Floating point behaviour is often tunable per compiler options, even to the level of different CPUs. Check your compiler docs to see if you can reduce or eliminate the discrepancy. On Visual C++ (for example) this is done via /fp.

Steve Townsend
+11  A: 

This is not uncommon and it will depend on your compiler, optimisation settings, math libraries, CPU, and of course the numerical stability of the algorithms that you are using.

You need to have a good idea of your accuracy requirements and if you are not meeting these then you may need to look at your algorithms and e.g. consider using double rather than float where needed.

Paul R
True. I would add that compiling with -ffloat-store flag (in GCC) might help to have the same result in both platforms.
Pablo Santa Cruz
+3  A: 

Is it due to the a phonomena called machine epsilon?

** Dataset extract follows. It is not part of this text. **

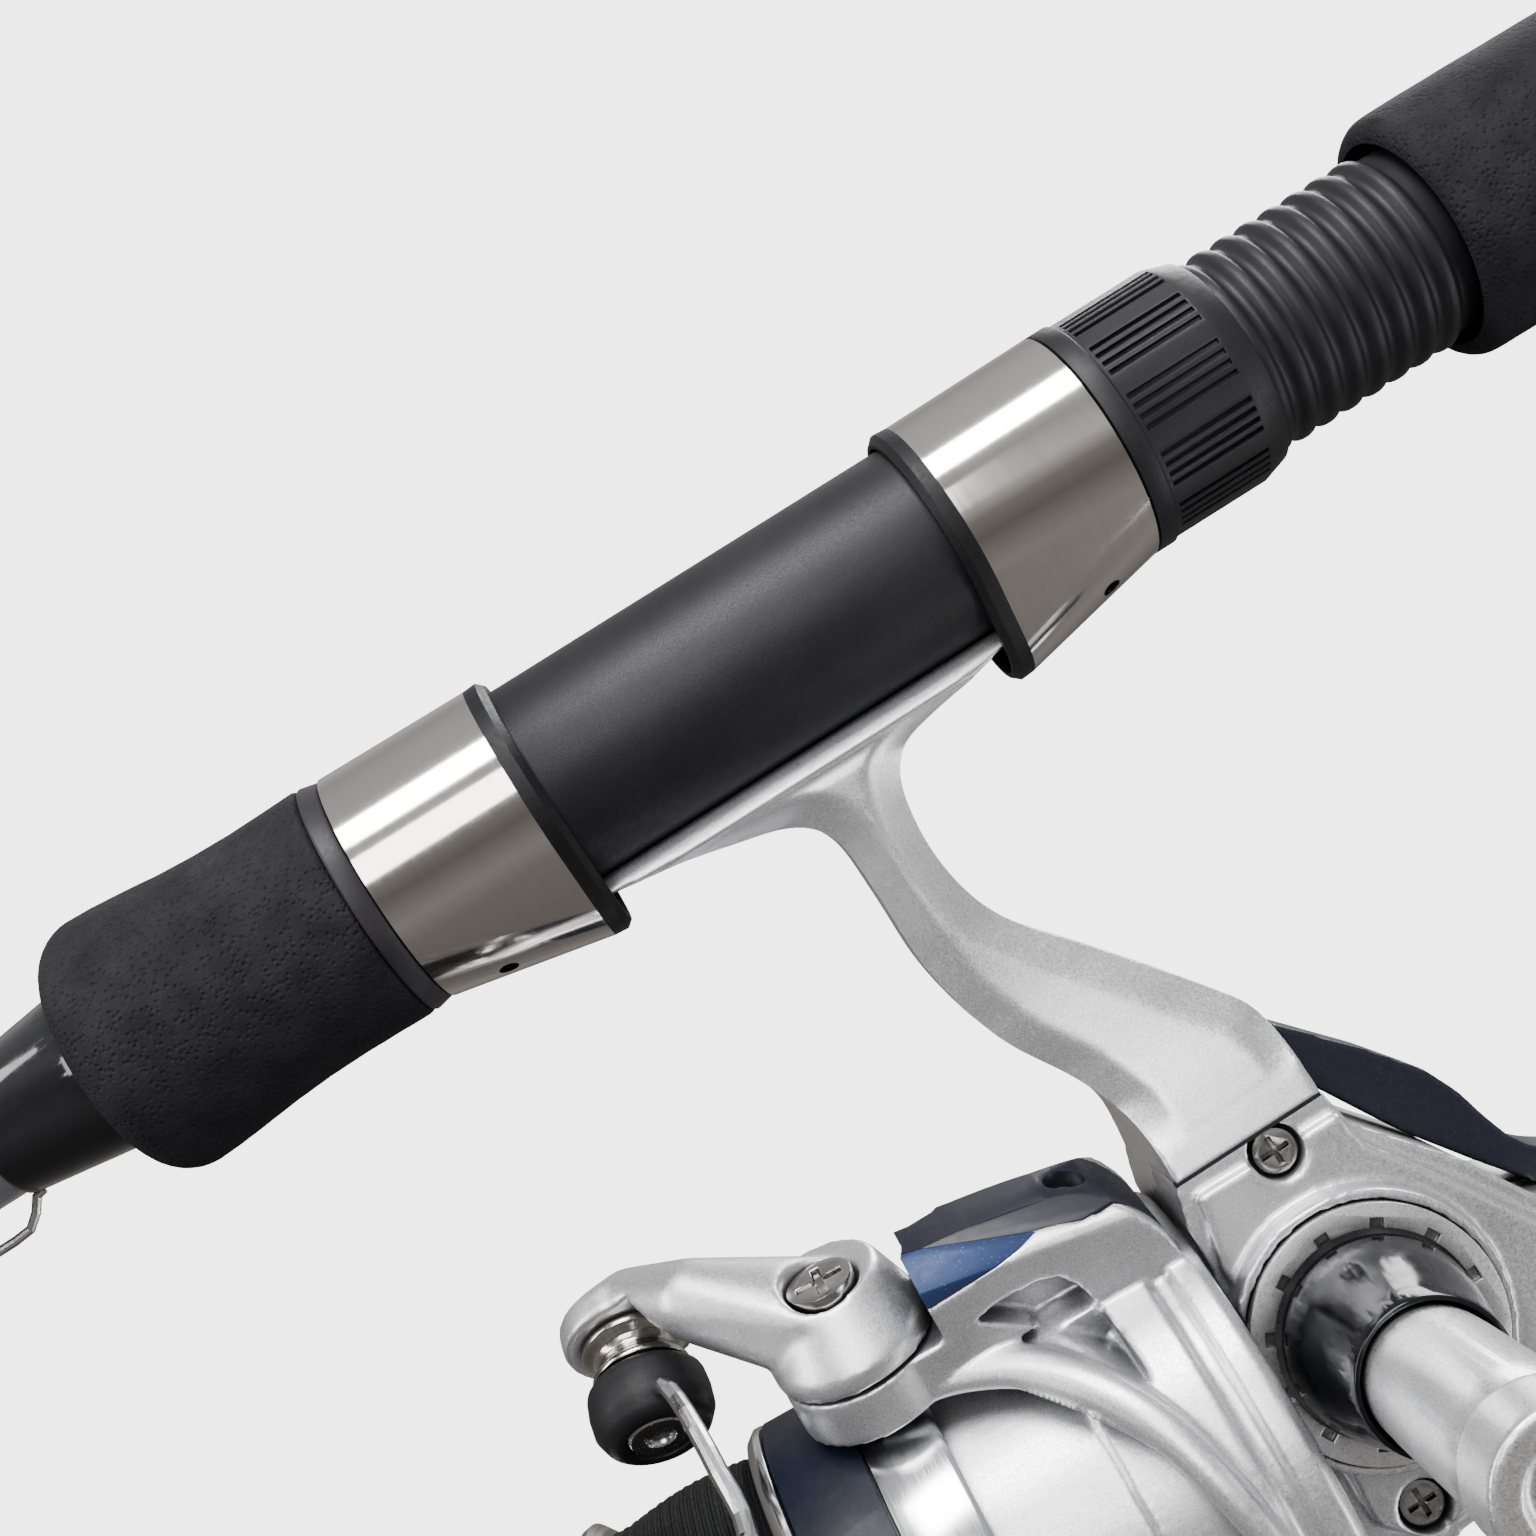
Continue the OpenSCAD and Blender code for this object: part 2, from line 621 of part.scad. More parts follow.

http://en.wikipedia.org/wiki/Machine_epsilon

There are limitations on flaoting-point number. The fact that floating-point numbers cannot precisely represent all real numbers, and that floating-point operations cannot precisely represent true arithmetic operations, leads to many surprising situations. This is related to the finite precision with which computers generally represent numbers.

wengseng
+3  A: 

Basically, the same C++ instructions can be compiled to different machine instructions (even on the same CPU and certainly on different CPUs) depending on a large number of factors, and the same machine instructions can lead to different low-level CPU actions depending on a large number of factors. In theory, these are supposed to be semantically equivalent, but with floating-point numbers, there are edge cases where they aren't.

Read "The pitfalls of verifying floating-point computations" by David Monniaux for details.

Michael Borgwardt
+1  A: 

I will also say that this is very common, and probably not your fault.

I spent a lot of time in the past trying to figure out the same problem.

I would suggest to use decimal instead of float and double as long as your numbers do not refer to scientific calculations but to values like prices, quantities, exchange rates, etc.

Dummy01
A good idea for e.g. a database, but not really applicable to internal calculations, as there is usually no hardware support for decimal (though I seem to recall some mainframes have it).
sleske
+1  A: 

This is totally normal, unfortunately.

There are libraries which can produce identical results everywhere--see http://www.mpfr.org/ for an example. But the performance cost is substantial and it's probably not worth it unless exact identical results are the most important criterion.

I've actually written a closed-source library which implemented floating-point math in the integer unit, in order to make floats provide identical results on multiple platforms (Intel, AMD, PowerPC) across different compilers. We had an app which simply could not function if floating-point results varied. It was quite a challenge, though. If we could do it again we'd have just designed the original app in fixed-point, but at the time it was too much code to rewrite.

StilesCrisis
Note that MPFR offers more than just identical results, it also aims for answers that are correct to within the precision of the result type.